The boys return, victorious despite being defeated in fantasy play, and walk so right past the girls. JP suggests it would be nice, wouldn’t it, if they helped. They agree that it WOULD be, but if you remember, they vowed they would be just as pissy when it was their turn to be so, so no, they don’t get all nice.

The evening service is announced by Chef R. as a [yet another] “first” for Hell’s Kitchen: the teams will each decide on, prep, and serve their own creations, and each team will have one side of the menu.
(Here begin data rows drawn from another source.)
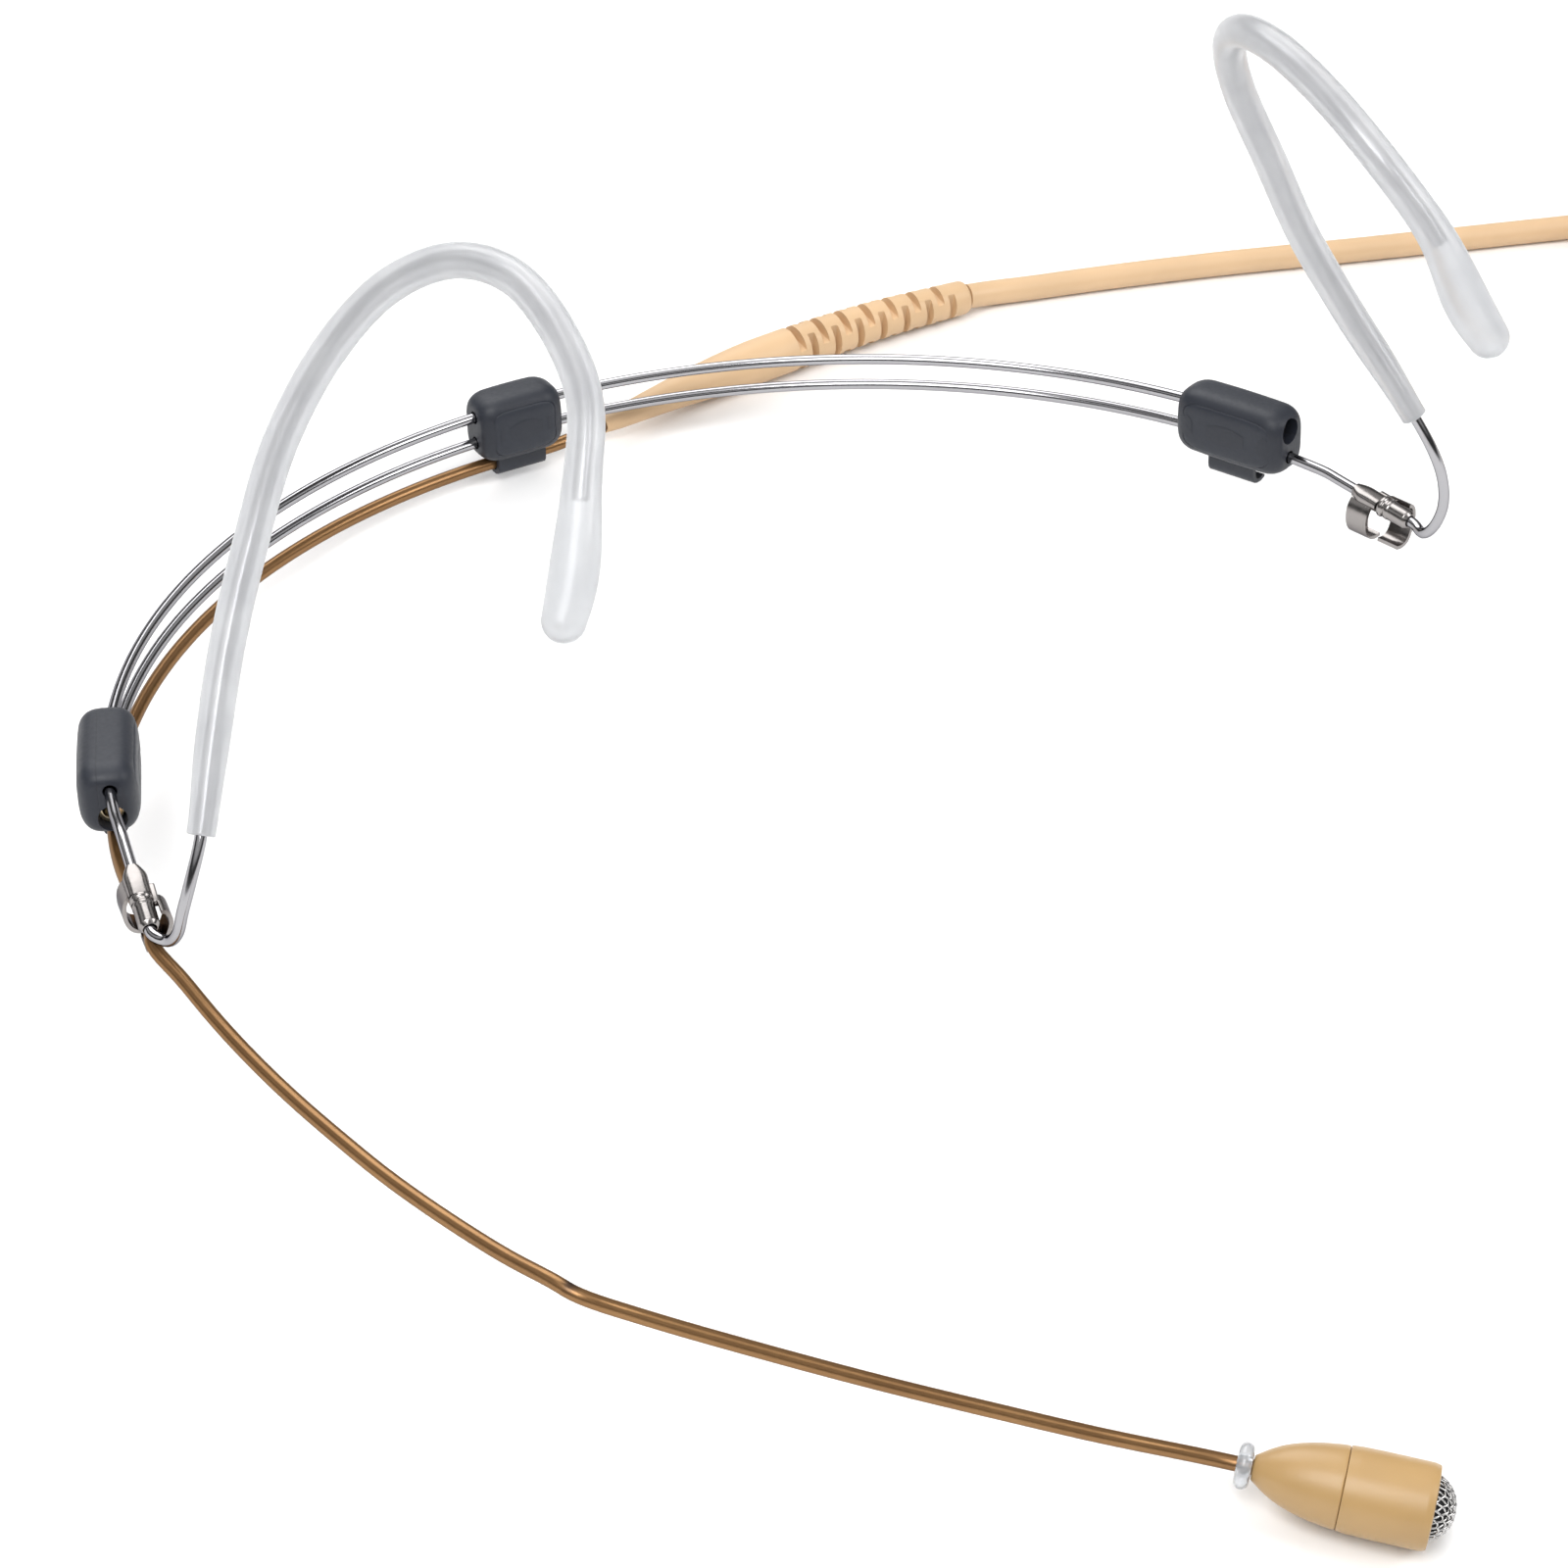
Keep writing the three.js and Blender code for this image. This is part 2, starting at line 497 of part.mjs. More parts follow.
// ---- assembly ----
function build() {
  const table = new THREE.Group();
  table.position.set(-ORIGIN[0], -ORIGIN[1], 0);
  const band = new THREE.Group();
  band.rotation.x = -TILT;
  band.position.z = BAND_HEIGHT;
  band.add(bandWire('upper_band_wire', RIGHT_CLAMP - 0.047, LEFT_BEND, WIRE_Z));
  band.add(bandWire('lower_band_wire', LEFT_CLAMP + 0.047, RIGHT_BEND, -WIRE_Z));
  band.add(clamp('left', SIDE_CLAMP_LONG, LEFT_CLAMP, 1));
  band.add(clamp('right', SIDE_CLAMP_LONG, RIGHT_CLAMP, -1));
  band.add(clamp('middle', MIDDLE_CLAMP_LONG, MIDDLE_CLAMP, 0));
  band.add(bracket('boom_side', LEFT_BEND, WIRE_Z));
  band.add(bracket('far_side', RIGHT_BEND, -WIRE_Z));
  band.add(hook('left', LEFT_BEND, WIRE_Z, -1, [0, 0, 0]));
  band.add(hook('right', RIGHT_BEND, -WIRE_Z, 1, [0.8 * DEG, -10.4 * DEG, -10.3 * DEG]));
  band.add(boomTube());
  table.add(band, capsule(), strainRelief(), cord(), coil(), plug());
  const root = new THREE.Group();
  root.add(table);
  return root;
}

export default build();
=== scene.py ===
"""Headset microphone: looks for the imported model, in metres, in the frame of the CAD."""
import json
import math

import bmesh
import bpy
from mathutils import Euler, Matrix, Vector


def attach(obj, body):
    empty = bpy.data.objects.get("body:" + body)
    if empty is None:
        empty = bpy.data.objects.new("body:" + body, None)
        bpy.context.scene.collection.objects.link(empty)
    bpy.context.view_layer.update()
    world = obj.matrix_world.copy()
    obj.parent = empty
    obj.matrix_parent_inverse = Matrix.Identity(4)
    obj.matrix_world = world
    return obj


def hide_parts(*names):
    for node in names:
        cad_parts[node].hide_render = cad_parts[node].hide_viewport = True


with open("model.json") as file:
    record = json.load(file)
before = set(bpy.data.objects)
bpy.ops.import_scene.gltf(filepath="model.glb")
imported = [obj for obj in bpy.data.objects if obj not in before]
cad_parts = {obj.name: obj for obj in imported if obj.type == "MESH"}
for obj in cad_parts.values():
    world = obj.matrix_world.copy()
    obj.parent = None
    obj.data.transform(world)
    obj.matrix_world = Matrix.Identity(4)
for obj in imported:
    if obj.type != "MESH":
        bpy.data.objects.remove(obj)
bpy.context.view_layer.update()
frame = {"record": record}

MM = 0.001
DEG = math.pi / 180


# ---- the part's own dimensions, millimetres ----
ORIGIN = (-0.07, -13.24)
TILT = 10.7 * DEG
BAND_HEIGHT = 21.2
BAND_R = 75.0
WIRE_R = 0.6
WIRE_Z = 1.625
HOLE_R = 0.76
BOOM_R = 0.75
BOOM_Z = -4.8
CLAMP_DEEP, CLAMP_HIGH = 5.4, 7.0
SIDE_CLAMP_LONG, MIDDLE_CLAMP_LONG = 14.0, 10.2
CLIP_LONG = 6.0
DROOP = {"boom_side": 16.3, "far_side": 6.5}
CHANNEL_Z = {"boom_side": -5.2, "far_side": -3.9}
BARREL_FROM, BARREL_LONG, BARREL_R = 8.3, 4.0, 1.1
TUBE_R, BULB_R = 1.75, 2.35
LEFT_BEND, RIGHT_BEND = 168.8 * DEG, 13.7 * DEG
LEFT_CLAMP, RIGHT_CLAMP, MIDDLE_CLAMP = 156.8 * DEG, 23.2 * DEG, 90 * DEG
BOOM_START = 86.5 * DEG
CORD_R = 1.5
COIL_AT, COIL_MID = (163.5, 36.5), 18.0
PLUG_AT = (193.6, 20.0)
PLUG_HEIGHT = 4.3
CAPSULE_NOSE = (-7.4, -92.7, 4.5)
CAPSULE_HEADING = -42.6 * DEG
RELIEF_LONG = 51.6

# band coordinates (mm) to the world (m), and table coordinates (mm) to the world
TABLE = Matrix.Translation((-ORIGIN[0] * MM, -ORIGIN[1] * MM, 0)) @ Matrix.Scale(MM, 4)
BAND = TABLE @ Matrix.Translation((0, 0, BAND_HEIGHT)) @ Matrix.Rotation(-TILT, 4, "X")


def unscaled(m):
    """The same place without the millimetre scale, for an object made in metres."""
    return m @ Matrix.Scale(1 / MM, 4)


# ---- camera ----
cam_data = bpy.data.cameras.new("camera")
cam_data.lens = 111.35
cam_data.sensor_width = 36
cam_data.clip_start = 0.01
cam_data.clip_end = 20
cam = bpy.data.objects.new("camera", cam_data)
bpy.context.scene.collection.objects.link(cam)
cam_at = BAND @ Vector((-207.4, -370.86, 261.91))
turn = BAND.to_3x3().normalized()
right = turn @ Vector((0.8715, -0.4897, -0.0257))
up = turn @ Vector((0.2821, 0.4578, 0.8431))
back = right.cross(up)
cam.matrix_world = Matrix((
    (right.x, up.x, back.x, cam_at.x), (right.y, up.y, back.y, cam_at.y),
    (right.z, up.z, back.z, cam_at.z), (0, 0, 0, 1)))
bpy.context.scene.camera = cam


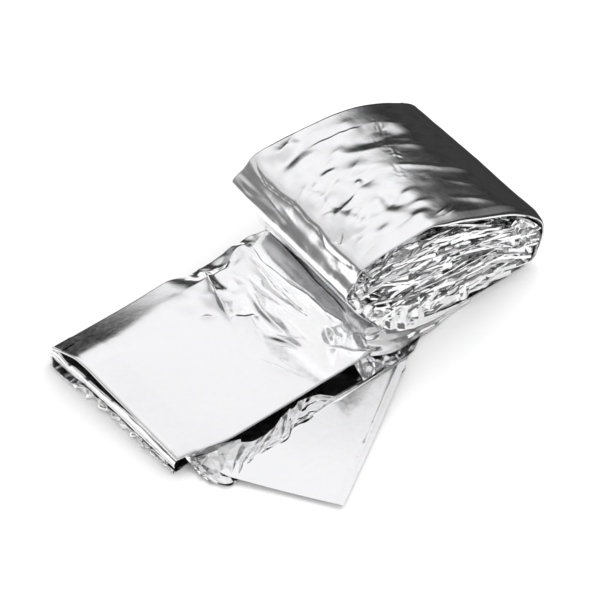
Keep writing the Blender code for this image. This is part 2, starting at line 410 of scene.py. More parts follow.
@dataclass(frozen=True)
class Scatter(Form):
    """Many small creases in one part of a sheet, half of them troughs.

    The box is the lowest and highest place along the sheet, then across it.  The heading is the
    mean one in degrees from the sheet's length, and how far a crease strays from it.
    """

    seed: int
    count: int
    box: tuple[float, float, float, float]
    length: tuple[float, float]
    width: tuple[float, float]
    height: tuple[float, float]
    heading: tuple[float, float] = (0.0, 180.0)
    keen_share: float = 0.6

    def press(self, relief: Relief) -> None:
        """Draw the creases and press each of them.

        Args:
            relief: The sheet's heights.
        """
        rng = np.random.default_rng(self.seed)
        for _ in range(self.count):
            at = np.array((rng.uniform(*self.box[:2]), rng.uniform(*self.box[2:])))
            turn = math.radians(self.heading[0] + self.heading[1] * rng.uniform(-1.0, 1.0))
            half = rng.uniform(*self.length) / 2.0 * np.array((math.cos(turn), math.sin(turn)))
            thin = rng.uniform(*self.width)
            tall = rng.uniform(*self.height) * rng.choice((-1.0, 1.0))
            edge = Edge.SHARP if rng.uniform() < self.keen_share else Edge.SOFT
            ends = (tuple(at - half), tuple(at + half))
            Crease(ends, tall, thin, thin * rng.uniform(0.5, 1.8), edge).press(relief)


@dataclass(frozen=True)
class Crumple(Form):
    """Flat facets between sharp folds, of a usual size, all over a sheet or in a round patch."""

    seed: int
    size: float
    height: float
    at: tuple[float, float] = (0.0, 0.0)
    reach: tuple[float, float] = EVERYWHERE

    def press(self, relief: Relief) -> None:
        """Add the facets to the sheet's heights."""
        amount = self.height * relief.patch(self.at, self.reach)
        relief.height += amount * facets(self.seed, relief.u, relief.v, self.size)


@dataclass(frozen=True)
class Lumps(Form):
    """Round lumps of a usual size, longer along the sheet by the stretch, all over or in a patch."""

    seed: int
    size: float
    height: float
    stretch: float = 1.0
    at: tuple[float, float] = (0.0, 0.0)
    reach: tuple[float, float] = EVERYWHERE

    def press(self, relief: Relief) -> None:
        """Add the lumps to the sheet's heights.

        Args:
            relief: The sheet's heights.
        """
        u = relief.u / (self.size * self.stretch) + self.seed * 3.7
        v = relief.v / self.size + self.seed * 1.3
        relief.height += self.height * relief.patch(self.at, self.reach) * Noise(self.seed).at(u, v)


@dataclass(frozen=True)
class Dent(Form):
    """A soft round hollow."""

    depth: float
    at: tuple[float, float]
    reach: tuple[float, float]

    def press(self, relief: Relief) -> None:
        """Take the hollow out of the sheet's heights."""
        relief.height -= self.depth * relief.patch(self.at, self.reach)


@dataclass(frozen=True)
class Pleats(Form):
    """A zigzag of uneven pleats across the sheet, or along it where they fan.

    A pleat leans by the slant for each millimetre of its length.
    """

    seed: int
    narrow: float
    wide: float
    height: float
    slant: float
    fan: bool = False

    def press(self, relief: Relief) -> None:
        """Fold the sheet's heights in the zigzag.

        Args:
            relief: The sheet's heights.
        """
        rng = np.random.default_rng(self.seed)
        u, v = (relief.v, relief.u) if self.fan else (relief.u, relief.v)
        place = u + self.slant * v
        count = int(np.ptp(place) / self.narrow) + 6
        knots = place.min() - self.wide + np.cumsum(rng.uniform(self.narrow, self.wide, count))
        sign = np.where(np.arange(len(knots)) % 2 == 0, 1.0, -1.0)
        relief.height += self.height * np.interp(place, knots, sign * rng.uniform(0.4, 1.0, len(knots)))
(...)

The diners then choose from one side or the other.

And the proceeds entail[you know the template]…
Julia not knowing what Ahi tuna is,
Julia being denigrated for not knowing what Ahi tuna is,
Brad getting cocky,
Brad denigrating Josh,
Rock and Josh in an altercation over macaroni and cheese “cassoulet”,
Julia and Bonnie dickering over entrée,
Jen and Bonnie dickering over the dickering,
Chef Ramsay overriding the decision, anyway, giving Julia some voice/influence in the dinner,
The Blue Team getting all kick-their-asses cocky,
Bonnie getting snubbed by Jen when she asks her for help,
Jen getting reprimanded by Marianne when she snubs Bonnie,
Service with Chef Ramsey ramming his donkey comments at them all,
Brad’s turn to wreck, of all things, the lamb,
The girls being uncooperative,
The boys being unhelpful,
Ramsay slamming into a trash bin for emphasis.
More yelling,

And final results:

Chef Ramsay assessing the Red Team as unenduring, the Blue Team as incompetent.
Julia being named most remarkable and the one who will be doing the nominating [she chooses Bonnie], while the boys, who were all equally donkeyific, have to decide together [they name Brad].

Brad is told to give over the chef’s jacket, as Ramsay was watching for a leader to emerge and Brad was “just a cook”.

And as Chef Ramsay retrieves the jacket, you can see a hole in the back where the donkey tail hung.